Nevertheless, there is an undeniable sense of recovery going on. An attempt by a western global institution of modern and contemporary art to re-address twentieth century art movements within a twenty-first century global remit. And though one might say this kind of re-writing is itself a modern project, it is, nonetheless, an expansion of modernity and its legacies from a global perspective, as co-curator of El-Salahi's exhibition Professor Salah M. Hassan notes in El-Salahi's exhibition catalogue. Read together, these three shows veer from the canonical linearity of western art history and explore how modernism and its affects have been represented outside of the west. The result is a rewinding and reframing that views modernity as a larger, unfinished project.[10]



[1] Kaelen Wilson-Goldie describes Choucair's downtown Beirut public sculpture, Bench (1998) this way in 'Two Lovers in a Park on a Hot Day: The Urban Imagination of Saloua Raouda Choucair' in Saloua Raouda Choucair, ed. Jessica Morgan, Tate Publishing, London, 2013, p. 154.

[2] Jessica Morgan, 'Introduction', in Saloua Raouda Choucair, ed. Jessica Morgan, Tate Publishing, London, 2013, pp.13-14.

[3] Kristen Scheid, 'Distinctions that Could be Drawn: Choucair's Paris and Beirut', in Saloua Raouda Choucair, ed. Jessica Morgan, Tate Publishing, London, 2013, p. 52.

[4] Ibid.

[5] Kaelen Wilson-Goldie, 'Two Lovers in a Park on a Hot Day: The Urban Imagination of Saloua Raouda Choucair' in Saloua Raouda Choucair, ed. Jessica Morgan, Tate Publishing, London, 2013, p. 160.

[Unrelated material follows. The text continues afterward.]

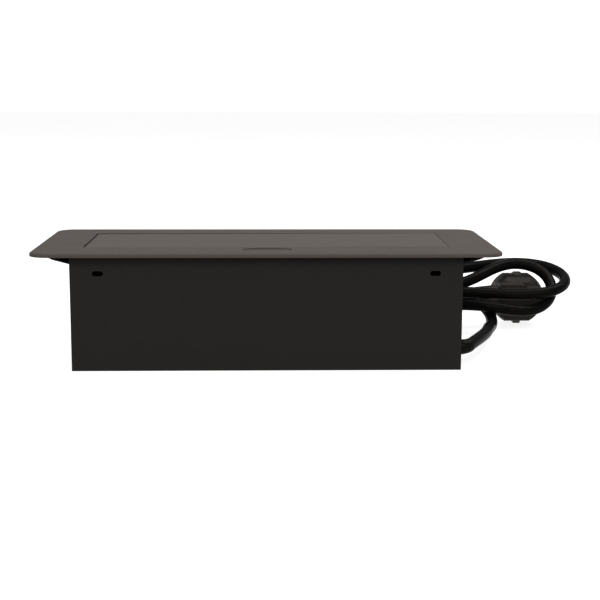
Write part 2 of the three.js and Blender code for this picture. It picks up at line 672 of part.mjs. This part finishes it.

[6] Frederic Jameson, A Singular Modernity, London, Verso, 2012, 33.

[7] Okwui Enwezor, 'The Death of the African Archive and the Birth of the Museum: Considering Meschac Gaba's Museum of Contemporary African Art', in Meschac Gaba, Museum of Contemporary Art, ed. Kerryn Greenberg, Tate Publishing, London, 2013, p.30. 

[8] Ibid.

[9] Chris Dercon, 'Foreword', in Saloua Raouda Choucair, ed. Jessica Morgan, Tate Publishing, London, 2013, p.7.

[10] This concept was gleaned from Frederic Jameson's A Singular Modernity, though Jameson was in fact referencing the work of Habermas.